▶ Task details
Reproduce exactly the section that begins at the line containing "cad_parts[node].hide_render = cad_parts[node].hide_viewport" and ends at the line containing "# Shader expressions.", both lines included; omit all other lines.

Begin

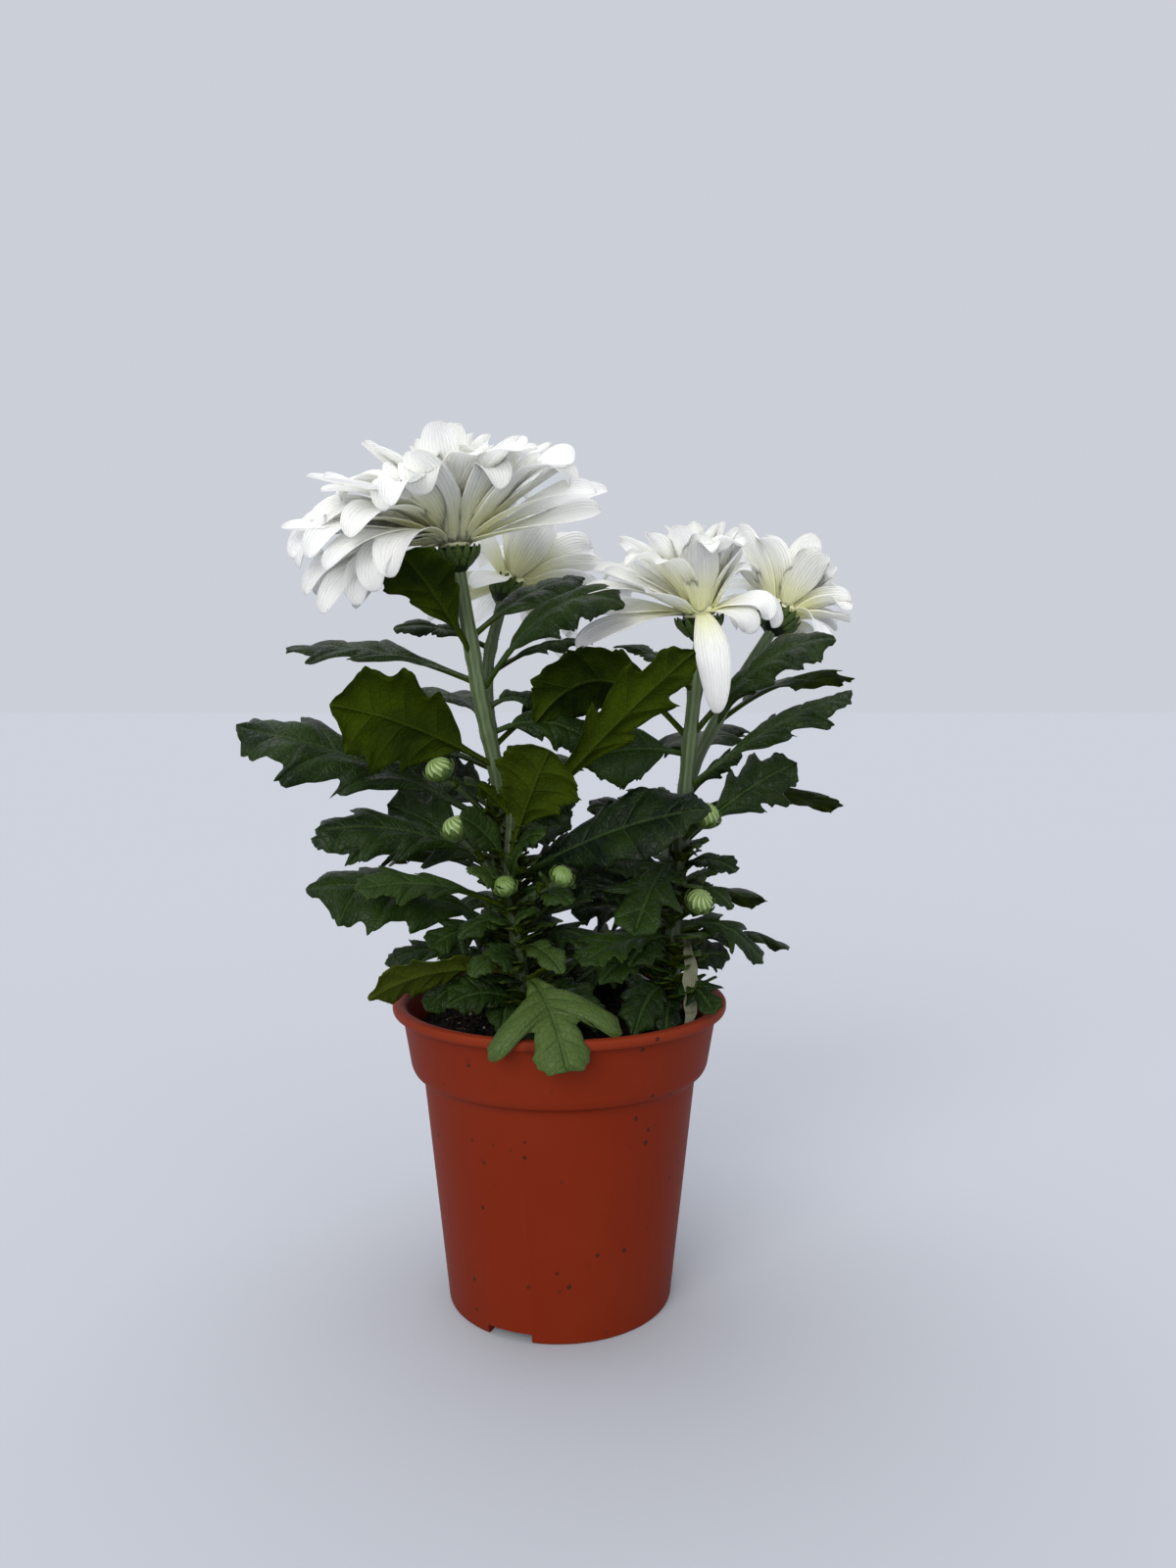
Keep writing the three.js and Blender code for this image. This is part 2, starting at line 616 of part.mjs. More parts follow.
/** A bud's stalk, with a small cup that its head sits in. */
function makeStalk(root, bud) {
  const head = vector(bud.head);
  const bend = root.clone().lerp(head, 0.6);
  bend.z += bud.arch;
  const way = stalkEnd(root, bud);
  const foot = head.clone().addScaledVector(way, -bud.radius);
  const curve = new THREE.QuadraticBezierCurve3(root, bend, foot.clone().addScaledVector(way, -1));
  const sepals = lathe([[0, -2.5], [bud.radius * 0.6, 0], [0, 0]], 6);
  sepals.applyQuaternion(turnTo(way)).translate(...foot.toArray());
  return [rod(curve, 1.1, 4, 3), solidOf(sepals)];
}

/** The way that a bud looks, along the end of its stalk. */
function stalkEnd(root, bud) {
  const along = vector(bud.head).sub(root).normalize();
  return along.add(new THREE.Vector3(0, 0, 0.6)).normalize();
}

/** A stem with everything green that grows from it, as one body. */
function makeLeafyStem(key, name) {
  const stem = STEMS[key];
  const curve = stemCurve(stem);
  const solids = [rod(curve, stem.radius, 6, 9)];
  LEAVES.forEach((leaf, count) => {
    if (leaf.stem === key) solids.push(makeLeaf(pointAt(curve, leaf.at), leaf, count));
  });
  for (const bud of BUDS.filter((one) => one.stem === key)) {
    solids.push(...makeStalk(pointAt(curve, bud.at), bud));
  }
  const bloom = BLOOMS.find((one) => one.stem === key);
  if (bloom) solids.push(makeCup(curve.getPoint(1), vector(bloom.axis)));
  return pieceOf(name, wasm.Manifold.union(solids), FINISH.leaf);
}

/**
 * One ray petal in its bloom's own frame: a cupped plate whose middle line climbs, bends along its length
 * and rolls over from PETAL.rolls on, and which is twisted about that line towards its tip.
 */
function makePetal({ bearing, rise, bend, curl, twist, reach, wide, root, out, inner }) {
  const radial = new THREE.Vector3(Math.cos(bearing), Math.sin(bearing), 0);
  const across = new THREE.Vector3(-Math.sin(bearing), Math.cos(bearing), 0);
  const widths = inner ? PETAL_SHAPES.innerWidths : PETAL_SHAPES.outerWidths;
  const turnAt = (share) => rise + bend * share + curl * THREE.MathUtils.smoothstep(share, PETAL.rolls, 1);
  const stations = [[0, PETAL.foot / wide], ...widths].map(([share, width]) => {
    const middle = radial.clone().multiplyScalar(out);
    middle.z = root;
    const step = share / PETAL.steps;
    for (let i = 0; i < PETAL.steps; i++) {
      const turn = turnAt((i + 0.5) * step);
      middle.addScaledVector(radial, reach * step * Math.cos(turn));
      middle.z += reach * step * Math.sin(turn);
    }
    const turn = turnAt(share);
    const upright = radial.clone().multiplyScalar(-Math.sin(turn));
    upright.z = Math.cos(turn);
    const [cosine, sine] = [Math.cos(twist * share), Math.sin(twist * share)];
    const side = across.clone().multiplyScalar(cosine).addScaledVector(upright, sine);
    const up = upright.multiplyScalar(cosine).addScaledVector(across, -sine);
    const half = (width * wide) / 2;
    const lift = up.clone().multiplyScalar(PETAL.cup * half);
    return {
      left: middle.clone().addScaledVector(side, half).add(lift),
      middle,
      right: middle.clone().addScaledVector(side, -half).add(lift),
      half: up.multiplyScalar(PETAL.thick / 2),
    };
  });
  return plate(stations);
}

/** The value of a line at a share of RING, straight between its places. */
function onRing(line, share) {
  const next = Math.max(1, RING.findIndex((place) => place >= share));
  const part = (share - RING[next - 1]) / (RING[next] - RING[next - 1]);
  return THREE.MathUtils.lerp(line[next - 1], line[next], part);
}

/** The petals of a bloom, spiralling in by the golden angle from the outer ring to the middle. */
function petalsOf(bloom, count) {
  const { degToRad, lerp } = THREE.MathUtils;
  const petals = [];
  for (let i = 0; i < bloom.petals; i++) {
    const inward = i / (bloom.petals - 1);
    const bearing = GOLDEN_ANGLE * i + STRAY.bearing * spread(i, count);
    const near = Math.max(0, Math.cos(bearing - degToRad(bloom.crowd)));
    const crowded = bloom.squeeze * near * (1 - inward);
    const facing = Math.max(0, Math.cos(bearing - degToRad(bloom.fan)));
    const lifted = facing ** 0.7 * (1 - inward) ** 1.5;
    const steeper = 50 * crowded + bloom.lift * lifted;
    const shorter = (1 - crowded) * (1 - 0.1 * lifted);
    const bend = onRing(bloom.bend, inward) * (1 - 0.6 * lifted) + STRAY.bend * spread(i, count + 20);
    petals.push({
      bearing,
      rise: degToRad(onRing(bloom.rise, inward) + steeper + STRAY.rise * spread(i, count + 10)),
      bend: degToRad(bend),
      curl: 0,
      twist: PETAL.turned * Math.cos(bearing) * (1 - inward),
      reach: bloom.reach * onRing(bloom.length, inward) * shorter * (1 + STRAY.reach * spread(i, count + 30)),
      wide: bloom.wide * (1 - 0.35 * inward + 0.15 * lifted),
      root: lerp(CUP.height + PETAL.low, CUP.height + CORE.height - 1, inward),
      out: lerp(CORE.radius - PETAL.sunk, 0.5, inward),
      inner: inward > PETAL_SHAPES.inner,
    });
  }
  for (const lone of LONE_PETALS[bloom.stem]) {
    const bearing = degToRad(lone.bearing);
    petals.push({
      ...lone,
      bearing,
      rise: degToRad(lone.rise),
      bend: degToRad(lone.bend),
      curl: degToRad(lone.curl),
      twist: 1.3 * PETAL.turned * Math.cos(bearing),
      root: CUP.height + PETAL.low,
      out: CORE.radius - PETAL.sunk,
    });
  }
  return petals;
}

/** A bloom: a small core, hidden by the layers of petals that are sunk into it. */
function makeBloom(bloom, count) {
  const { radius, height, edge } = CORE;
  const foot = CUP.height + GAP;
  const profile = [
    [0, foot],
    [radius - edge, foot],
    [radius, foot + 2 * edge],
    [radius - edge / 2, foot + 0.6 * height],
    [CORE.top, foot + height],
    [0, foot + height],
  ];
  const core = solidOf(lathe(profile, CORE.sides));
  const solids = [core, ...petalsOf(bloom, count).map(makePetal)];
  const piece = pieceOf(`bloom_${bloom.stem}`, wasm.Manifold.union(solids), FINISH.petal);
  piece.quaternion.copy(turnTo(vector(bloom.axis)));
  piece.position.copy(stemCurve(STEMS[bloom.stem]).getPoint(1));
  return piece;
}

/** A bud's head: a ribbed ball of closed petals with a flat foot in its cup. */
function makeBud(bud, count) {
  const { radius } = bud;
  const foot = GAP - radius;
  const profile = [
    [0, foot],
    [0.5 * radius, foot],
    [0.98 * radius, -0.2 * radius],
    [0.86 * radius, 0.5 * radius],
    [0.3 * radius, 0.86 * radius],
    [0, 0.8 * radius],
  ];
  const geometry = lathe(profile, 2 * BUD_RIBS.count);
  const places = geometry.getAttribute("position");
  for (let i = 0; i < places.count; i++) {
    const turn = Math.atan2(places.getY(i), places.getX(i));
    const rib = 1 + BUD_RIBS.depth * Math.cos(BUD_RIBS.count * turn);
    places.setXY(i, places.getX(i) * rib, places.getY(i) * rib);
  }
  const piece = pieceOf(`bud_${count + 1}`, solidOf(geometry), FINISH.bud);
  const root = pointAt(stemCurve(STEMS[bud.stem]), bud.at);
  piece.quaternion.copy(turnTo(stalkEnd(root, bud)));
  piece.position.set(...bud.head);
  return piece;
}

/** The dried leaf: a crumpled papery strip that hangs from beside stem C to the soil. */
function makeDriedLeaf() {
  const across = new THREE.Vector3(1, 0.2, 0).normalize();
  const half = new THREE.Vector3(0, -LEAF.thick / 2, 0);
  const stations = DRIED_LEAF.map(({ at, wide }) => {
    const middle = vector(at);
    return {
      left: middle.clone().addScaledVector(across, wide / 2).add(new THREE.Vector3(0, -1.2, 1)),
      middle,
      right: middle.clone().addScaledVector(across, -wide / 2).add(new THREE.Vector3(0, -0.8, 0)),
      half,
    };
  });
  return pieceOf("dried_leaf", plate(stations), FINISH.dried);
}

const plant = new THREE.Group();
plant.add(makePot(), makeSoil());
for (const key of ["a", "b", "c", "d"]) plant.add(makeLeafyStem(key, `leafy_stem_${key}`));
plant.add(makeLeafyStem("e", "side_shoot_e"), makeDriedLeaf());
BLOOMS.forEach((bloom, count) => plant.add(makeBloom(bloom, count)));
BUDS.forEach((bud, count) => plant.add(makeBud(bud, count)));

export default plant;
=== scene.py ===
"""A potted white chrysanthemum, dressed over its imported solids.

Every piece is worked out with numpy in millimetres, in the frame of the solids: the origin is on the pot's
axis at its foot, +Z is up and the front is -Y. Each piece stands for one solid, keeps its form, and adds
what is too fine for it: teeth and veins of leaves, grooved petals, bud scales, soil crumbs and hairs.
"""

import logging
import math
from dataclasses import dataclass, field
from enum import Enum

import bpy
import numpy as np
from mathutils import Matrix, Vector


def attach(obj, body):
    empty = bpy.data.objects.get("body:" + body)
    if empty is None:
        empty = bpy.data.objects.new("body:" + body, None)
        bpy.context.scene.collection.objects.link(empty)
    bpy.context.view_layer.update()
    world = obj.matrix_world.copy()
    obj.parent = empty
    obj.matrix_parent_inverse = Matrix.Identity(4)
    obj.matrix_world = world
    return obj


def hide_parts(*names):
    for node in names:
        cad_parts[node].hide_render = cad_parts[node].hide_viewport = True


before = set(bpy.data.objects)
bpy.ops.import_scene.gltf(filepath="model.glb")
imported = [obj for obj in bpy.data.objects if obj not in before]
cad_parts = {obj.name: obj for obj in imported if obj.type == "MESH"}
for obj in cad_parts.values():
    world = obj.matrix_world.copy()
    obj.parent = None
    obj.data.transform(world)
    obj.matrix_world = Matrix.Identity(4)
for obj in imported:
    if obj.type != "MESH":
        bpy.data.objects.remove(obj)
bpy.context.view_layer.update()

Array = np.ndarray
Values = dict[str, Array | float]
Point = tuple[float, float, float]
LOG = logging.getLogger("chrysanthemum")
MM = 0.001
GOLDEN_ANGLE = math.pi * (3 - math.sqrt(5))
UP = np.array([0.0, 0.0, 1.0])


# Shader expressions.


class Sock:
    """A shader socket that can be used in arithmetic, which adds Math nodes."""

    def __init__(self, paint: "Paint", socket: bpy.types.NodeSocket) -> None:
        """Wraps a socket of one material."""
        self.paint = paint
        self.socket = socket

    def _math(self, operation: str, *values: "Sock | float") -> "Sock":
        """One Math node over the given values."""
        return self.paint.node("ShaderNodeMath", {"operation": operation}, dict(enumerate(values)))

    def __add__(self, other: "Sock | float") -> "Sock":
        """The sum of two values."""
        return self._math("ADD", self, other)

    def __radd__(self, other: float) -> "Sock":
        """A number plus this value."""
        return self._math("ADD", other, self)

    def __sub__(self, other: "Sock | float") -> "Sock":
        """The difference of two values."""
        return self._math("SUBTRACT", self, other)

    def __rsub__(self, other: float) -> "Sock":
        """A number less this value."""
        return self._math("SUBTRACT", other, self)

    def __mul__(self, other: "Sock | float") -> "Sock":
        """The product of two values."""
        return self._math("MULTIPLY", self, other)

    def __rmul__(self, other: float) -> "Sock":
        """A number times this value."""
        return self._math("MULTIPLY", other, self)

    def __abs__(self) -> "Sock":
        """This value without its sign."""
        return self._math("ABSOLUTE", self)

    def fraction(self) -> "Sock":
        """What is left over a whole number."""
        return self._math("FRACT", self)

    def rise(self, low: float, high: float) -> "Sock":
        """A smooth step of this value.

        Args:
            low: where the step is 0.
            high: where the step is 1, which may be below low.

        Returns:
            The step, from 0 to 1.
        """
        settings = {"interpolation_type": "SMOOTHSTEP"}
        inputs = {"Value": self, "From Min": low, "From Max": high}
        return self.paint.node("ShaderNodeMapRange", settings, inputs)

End

▶ Response below
        cad_parts[node].hide_render = cad_parts[node].hide_viewport = True


before = set(bpy.data.objects)
bpy.ops.import_scene.gltf(filepath="model.glb")
imported = [obj for obj in bpy.data.objects if obj not in before]
cad_parts = {obj.name: obj for obj in imported if obj.type == "MESH"}
for obj in cad_parts.values():
    world = obj.matrix_world.copy()
    obj.parent = None
    obj.data.transform(world)
    obj.matrix_world = Matrix.Identity(4)
for obj in imported:
    if obj.type != "MESH":
        bpy.data.objects.remove(obj)
bpy.context.view_layer.update()

Array = np.ndarray
Values = dict[str, Array | float]
Point = tuple[float, float, float]
LOG = logging.getLogger("chrysanthemum")
MM = 0.001
GOLDEN_ANGLE = math.pi * (3 - math.sqrt(5))
UP = np.array([0.0, 0.0, 1.0])


# Shader expressions.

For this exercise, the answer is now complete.